Chris Ategeka founded Rides For Lives and developed a bicycle-drawn ambulance in Uganda.
Chris Ategeka founded Rides For Lives and developed a bicycle-drawn ambulance in Uganda.


Africa has historically relied heavily on charity and philanthropy. How do you go about changing this perception?

If you looked at India a few years ago, everybody thought it was a basket case for charity and yet today, success in business has changed perceptions. Africa won’t completely shed its image but an alternative story will develop that will make it harder to pin one continent of a billion people, in 54 countries, living on one million square miles to a comment that says, “the whole thing is just one color.” We’ve had a single narrative until now and our challenge is to create a more multi-dimensional Africa.

Many new catchwords exist in business today: social impact, sustainability, and conscious capitalism – many hardly known five years ago. Do these ideas apply to Africa as well?

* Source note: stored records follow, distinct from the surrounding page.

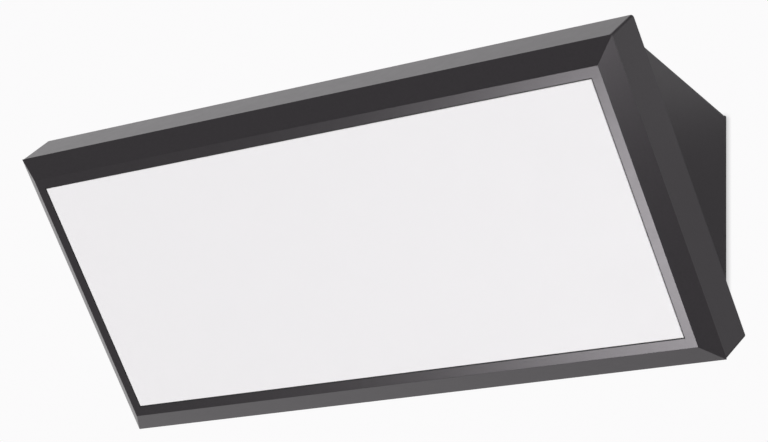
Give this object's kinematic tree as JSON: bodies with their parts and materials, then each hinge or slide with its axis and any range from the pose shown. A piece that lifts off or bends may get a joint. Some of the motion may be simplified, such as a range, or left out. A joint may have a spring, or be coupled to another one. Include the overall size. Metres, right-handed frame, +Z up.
{
  "type": "wall pack light",
  "caption": "Rectangular outdoor wall light with a downward-leaning opal front in a hinged bevelled frame, on a wedge-shaped housing that hangs on a wall bracket.",
  "frame": {"origin": "middle of the bracket's two fixing slots, on the wall's plane", "axes": "+Z up, +Y into the wall, +X to the right for someone facing the light; the light stands out along -Y"},
  "size_m": [0.2506, 0.0874, 0.0968],
  "materials": {
    "graphite_paint": "satin powder coat with a fine texture",
    "opal_plastic": "opal, satin",
    "black_rubber": "matt",
    "black_foam": "matt foam",
    "stainless": "brushed",
    "zinc_steel": "bright zinc",
    "white_enamel": "white, satin",
    "grey_pad": "matt",
    "led_yellow": "phosphor under clear resin",
    "white_plastic": "satin",
    "board_green": "solder mask",
    "transformer_yellow": "tape",
    "capacitor_sleeve": "shrink sleeve",
    "nylon_black": "moulded",
    "tinned_brass": "tinned",
    "red_wire": "insulation",
    "black_wire": "insulation",
    "brown_wire": "insulation",
    "blue_wire": "insulation",
    "green_wire": "insulation"
  },
  "bodies": {
    "housing": {"rear_housing": "graphite_paint", "gland_seal": "black_rubber", "tray_grommet": "black_rubber", "gland_washer": "black_rubber", "wall_gasket": "black_foam", "hinge_pins": "stainless", "door_screws": "stainless", "door_screw_washers": "stainless", "bracket_screws": "stainless", "bracket_screw_washers": "stainless", "wall_bracket": "zinc_steel", "led_tray_screws": "zinc_steel", "led_board_screws": "zinc_steel", "driver_screws": "zinc_steel", "terminal_block_screws": "zinc_steel", "terminal_screws": "zinc_steel", "earth_screw": "zinc_steel", "led_tray": "white_enamel", "led_board": "white_enamel", "thermal_pad": "grey_pad", "led_chips": "led_yellow", "driver_case": "white_plastic", "driver_lid": "white_plastic", "terminal_block": "white_plastic", "board_connector": "white_plastic", "driver_board": "board_green", "driver_transformer": "transformer_yellow", "driver_capacitors": "capacitor_sleeve", "gland_body": "nylon_black", "gland_nut": "nylon_black", "gland_locknut": "nylon_black", "earth_lug": "tinned_brass", "led_lead_red": "red_wire", "led_lead_black": "black_wire", "live_wire": "brown_wire", "neutral_wire": "blue_wire", "earth_wire": "green_wire"},
    "front": {"front_frame": "graphite_paint", "diffuser": "opal_plastic", "diffuser_seal": "black_rubber", "frame_gasket": "black_foam"}
  },
  "joints": [
    {"name": "front_hinge", "type": "hinge", "parent": "housing", "child": "front", "pos_m": [0, -0.06819, 0.04359], "axis": [-1, 0, 0], "range_deg": [0, 75]}
  ]
}
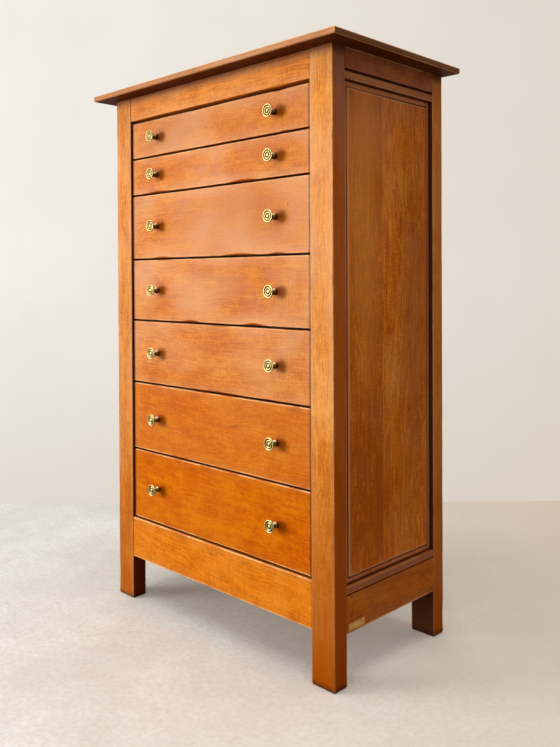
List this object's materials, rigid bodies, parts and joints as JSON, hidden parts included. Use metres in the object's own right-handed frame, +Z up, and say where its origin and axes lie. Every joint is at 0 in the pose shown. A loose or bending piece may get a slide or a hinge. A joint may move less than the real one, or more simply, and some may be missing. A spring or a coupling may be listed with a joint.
{
  "type": "semainier",
  "caption": "Tall narrow chest of drawers on square posts, with raised side panels, a thin oversailing top, dovetailed drawers that lap their dividers and turned brass knobs.",
  "frame": {"origin": "on the floor, under the middle of the top board's outline", "axes": "+Z up, +X to the right of someone facing the drawers, +Y to the back; the drawers open along -Y"},
  "size_m": [0.89, 0.47, 1.4],
  "materials": {
    "front_wood": "waxed cherry, honey coloured, worn edges",
    "frame_wood": "waxed cherry",
    "panel_wood": "waxed cherry, upright grain",
    "top_wood": "waxed cherry",
    "drawer_box_wood": "planed poplar, unfinished",
    "inner_wood": "planed poplar, unfinished",
    "back_wood": "sawn poplar, darkened by age",
    "brass_knobs": "turned, mellow with age"
  },
  "bodies": {
    "carcass": {"back_boards": "back_wood", "drawer_dividers": "inner_wood", "drawer_runners": "inner_wood", "front_apron": "frame_wood", "front_left_post": "frame_wood", "front_right_post": "frame_wood", "front_top_rail": "frame_wood", "left_side_bottom_rail": "frame_wood", "left_side_panel": "panel_wood", "left_side_top_rail": "frame_wood", "rear_bottom_rail": "back_wood", "rear_left_post": "frame_wood", "rear_right_post": "frame_wood", "rear_top_rail": "back_wood", "right_side_bottom_rail": "frame_wood", "right_side_panel": "panel_wood", "right_side_top_rail": "frame_wood", "top_board": "top_wood"},
    "drawer_1": {"drawer_1_back": "drawer_box_wood", "drawer_1_bottom": "drawer_box_wood", "drawer_1_front": "front_wood", "drawer_1_knobs": "brass_knobs", "drawer_1_left_side": "drawer_box_wood", "drawer_1_right_side": "drawer_box_wood"},
    "drawer_2": {"drawer_2_back": "drawer_box_wood", "drawer_2_bottom": "drawer_box_wood", "drawer_2_front": "front_wood", "drawer_2_knobs": "brass_knobs", "drawer_2_left_side": "drawer_box_wood", "drawer_2_right_side": "drawer_box_wood"},
    "drawer_3": {"drawer_3_back": "drawer_box_wood", "drawer_3_bottom": "drawer_box_wood", "drawer_3_front": "front_wood", "drawer_3_knobs": "brass_knobs", "drawer_3_left_side": "drawer_box_wood", "drawer_3_right_side": "drawer_box_wood"},
    "drawer_4": {"drawer_4_back": "drawer_box_wood", "drawer_4_bottom": "drawer_box_wood", "drawer_4_front": "front_wood", "drawer_4_knobs": "brass_knobs", "drawer_4_left_side": "drawer_box_wood", "drawer_4_right_side": "drawer_box_wood"},
    "drawer_5": {"drawer_5_back": "drawer_box_wood", "drawer_5_bottom": "drawer_box_wood", "drawer_5_front": "front_wood", "drawer_5_knobs": "brass_knobs", "drawer_5_left_side": "drawer_box_wood", "drawer_5_right_side": "drawer_box_wood"},
    "drawer_6": {"drawer_6_back": "drawer_box_wood", "drawer_6_bottom": "drawer_box_wood", "drawer_6_front": "front_wood", "drawer_6_knobs": "brass_knobs", "drawer_6_left_side": "drawer_box_wood", "drawer_6_right_side": "drawer_box_wood"},
    "drawer_7": {"drawer_7_back": "drawer_box_wood", "drawer_7_bottom": "drawer_box_wood", "drawer_7_front": "front_wood", "drawer_7_knobs": "brass_knobs", "drawer_7_left_side": "drawer_box_wood", "drawer_7_right_side": "drawer_box_wood"}
  },
  "joints": [
    {"name": "drawer_1_slide", "type": "slide", "parent": "carcass", "child": "drawer_1", "axis": [0, -1, 0], "range_m": [0, 0.3]},
    {"name": "drawer_2_slide", "type": "slide", "parent": "carcass", "child": "drawer_2", "axis": [0, -1, 0], "range_m": [0, 0.3]},
    {"name": "drawer_3_slide", "type": "slide", "parent": "carcass", "child": "drawer_3", "axis": [0, -1, 0], "range_m": [0, 0.3]},
    {"name": "drawer_4_slide", "type": "slide", "parent": "carcass", "child": "drawer_4", "axis": [0, -1, 0], "range_m": [0, 0.3]},
    {"name": "drawer_5_slide", "type": "slide", "parent": "carcass", "child": "drawer_5", "axis": [0, -1, 0], "range_m": [0, 0.3]},
    {"name": "drawer_6_slide", "type": "slide", "parent": "carcass", "child": "drawer_6", "axis": [0, -1, 0], "range_m": [0, 0.3]},
    {"name": "drawer_7_slide", "type": "slide", "parent": "carcass", "child": "drawer_7", "axis": [0, -1, 0], "range_m": [0, 0.3]}
  ]
}
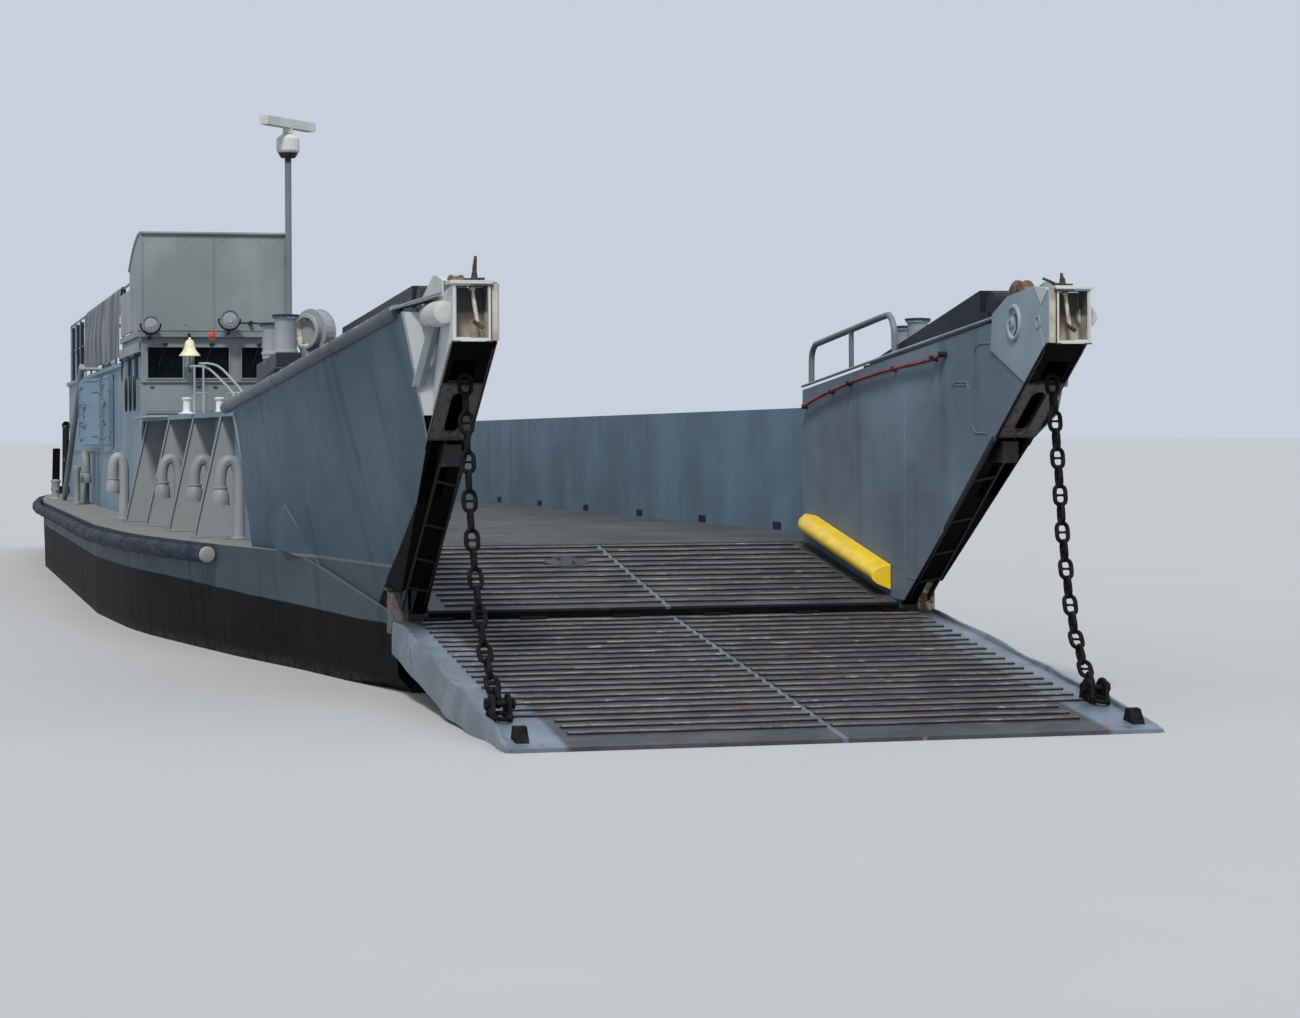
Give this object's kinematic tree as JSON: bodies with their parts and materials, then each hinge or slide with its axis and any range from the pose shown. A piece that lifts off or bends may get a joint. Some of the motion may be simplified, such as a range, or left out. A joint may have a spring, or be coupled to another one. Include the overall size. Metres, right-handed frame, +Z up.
{
  "type": "1:2 scale model of a military landing craft",
  "caption": "Flat-bottomed landing craft at half size, with a lowering bow ramp between flared wings, a drive-through well and an offset pilothouse.",
  "frame": {"origin": "on the flat bottom, on the centreline, 8.34 m aft of the foot of the bow wings", "axes": "+X forward to the bow, +Y to port, +Z up"},
  "size_m": [21.2699, 4.4466, 3.955],
  "materials": {
    "haze_grey": "weathered satin blue-grey paint",
    "house_grey": "satin green-grey paint",
    "deck_grey": "dark non-slip deck paint",
    "ramp_steel": "dark non-slip paint worn to steel and rust on the bars",
    "cover_blue": "dark blue-black satin",
    "fender_rubber": "scuffed dark blue-grey rubber",
    "tip_white": "off-white paint with rust stains",
    "curb_yellow": "bright yellow gloss paint",
    "chain_black": "black worn chain",
    "bottom_black": "matt black bottom paint",
    "bronze": "machined bronze",
    "window_glass": "dark glass"
  },
  "bodies": {
    "hull": {"blower": "house_grey", "bow_slope_tread": "ramp_steel", "bow_wing_port": "haze_grey", "bow_wing_starboard": "haze_grey", "bridge_bulwark": "house_grey", "bridge_deck": "house_grey", "deckhouse_aft_wall": "haze_grey", "deckhouse_roof": "haze_grey", "deckhouse_side_port": "haze_grey", "deckhouse_side_starboard": "haze_grey", "fender_port": "fender_rubber", "fender_starboard": "fender_rubber", "hatch_coaming": "haze_grey", "hull": "haze_grey", "nozzle_port": "haze_grey", "nozzle_starboard": "haze_grey", "pilothouse_back": "house_grey", "pilothouse_front": "house_grey", "pilothouse_glass_front": "window_glass", "pilothouse_glass_port": "window_glass", "pilothouse_glass_starboard": "window_glass", "pilothouse_side_port": "house_grey", "pilothouse_side_starboard": "house_grey", "radar_mast": "tip_white", "ramp_chain_port": "chain_black", "ramp_chain_starboard": "chain_black", "roof_rail": "haze_grey", "side_vent_aft": "haze_grey", "side_vent_fore": "haze_grey", "stern_anchor": "chain_black", "well_bulwark_port": "haze_grey", "well_bulwark_starboard": "haze_grey", "well_deck_plate": "deck_grey", "wheel_curb_port": "curb_yellow", "wheel_curb_starboard": "curb_yellow", "winch_frame": "haze_grey", "wing_cover_port": "cover_blue", "wing_cover_starboard": "cover_blue", "wing_handrail_port": "house_grey"},
    "ramp": {"bow_ramp": "ramp_steel"},
    "door_s1": {"door_starboard_1": "haze_grey"},
    "door_s2": {"door_starboard_2": "haze_grey"},
    "door_w": {"door_well": "haze_grey"},
    "hatch": {"hatch_lid": "haze_grey"},
    "propeller_p": {"propeller_port": "bronze"},
    "propeller_s": {"propeller_starboard": "bronze"},
    "scanner": {"radar_scanner": "tip_white"},
    "rudder_p": {"rudder_port": "bottom_black"},
    "rudder_s": {"rudder_starboard": "bottom_black"},
    "gate": {"stern_gate": "haze_grey"},
    "drum": {"winch_drum": "chain_black"}
  },
  "joints": [
    {"name": "bow_ramp_hinge", "type": "hinge", "parent": "hull", "child": "ramp", "pos_m": [8.39, 0, 0.923], "axis": [0, -1, 0], "range_deg": [0, 38], "deforming": ["ramp_chain_starboard", "ramp_chain_port"]},
    {"name": "stern_gate_hinge", "type": "hinge", "parent": "hull", "child": "gate", "pos_m": [-9.97, 0, 1.285], "axis": [0, -1, 0], "range_deg": [0, 90]},
    {"name": "propeller_starboard_spin", "type": "hinge", "parent": "hull", "child": "propeller_s", "pos_m": [-9.26, -0.875, 0.39], "axis": [1, 0, 0], "continuous": true},
    {"name": "propeller_port_spin", "type": "hinge", "parent": "hull", "child": "propeller_p", "pos_m": [-9.26, 0.875, 0.39], "axis": [1, 0, 0], "continuous": true},
    {"name": "rudder_starboard_steer", "type": "hinge", "parent": "hull", "child": "rudder_s", "pos_m": [-9.685, -0.875, 0.395], "axis": [0, 0, 1], "range_deg": [-35, 35]},
    {"name": "rudder_port_steer", "type": "hinge", "parent": "hull", "child": "rudder_p", "pos_m": [-9.685, 0.875, 0.395], "axis": [0, 0, 1], "range_deg": [-35, 35]},
    {"name": "radar_scanner_spin", "type": "hinge", "parent": "hull", "child": "scanner", "pos_m": [0.895, -0.75, 3.855], "axis": [0, 0, 1], "continuous": true},
    {"name": "door_starboard_1_hinge", "type": "hinge", "parent": "hull", "child": "door_s1", "pos_m": [-1.96, -1.7685, 1.2], "axis": [0, 0, 1], "range_deg": [-6, 104]},
    {"name": "door_starboard_2_hinge", "type": "hinge", "parent": "hull", "child": "door_s2", "pos_m": [-3.16, -1.7685, 1.2], "axis": [0, 0, 1], "range_deg": [-28, 82]},
    {"name": "door_well_hinge", "type": "hinge", "parent": "hull", "child": "door_w", "pos_m": [-2.24, -0.7465, 1.2], "axis": [0, 0, -1], "range_deg": [0, 110]},
    {"name": "hatch_lid_hinge", "type": "hinge", "parent": "hull", "child": "hatch", "pos_m": [-8.775, -0.88, 1.3525], "axis": [0, 1, 0], "range_deg": [0, 100]},
    {"name": "winch_drum_spin", "type": "hinge", "parent": "hull", "child": "drum", "pos_m": [-8.96, -1.375, 1.575], "axis": [0, 1, 0], "continuous": true}
  ],
  "couplings": [
    {"joint": "rudder_port_steer", "follows": "rudder_starboard_steer", "ratio": 1}
  ]
}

Five years ago I spent a day with the Dalai Lama and representatives of JP Morgan, The Blackstone Group and other large corporations to discuss a book called Business Beyond Religion: Ethics for a Whole World. It became clear that in Western countries there is a very unfortunate dichotomy between business and the social purpose of business. It seems as if there was a divorce at some point and people just said these ideas have nothing to do with each other.

Business in Africa is very much about meeting the needs of communities and families in a very direct way and many of these catchwords have actually been in practice for decades.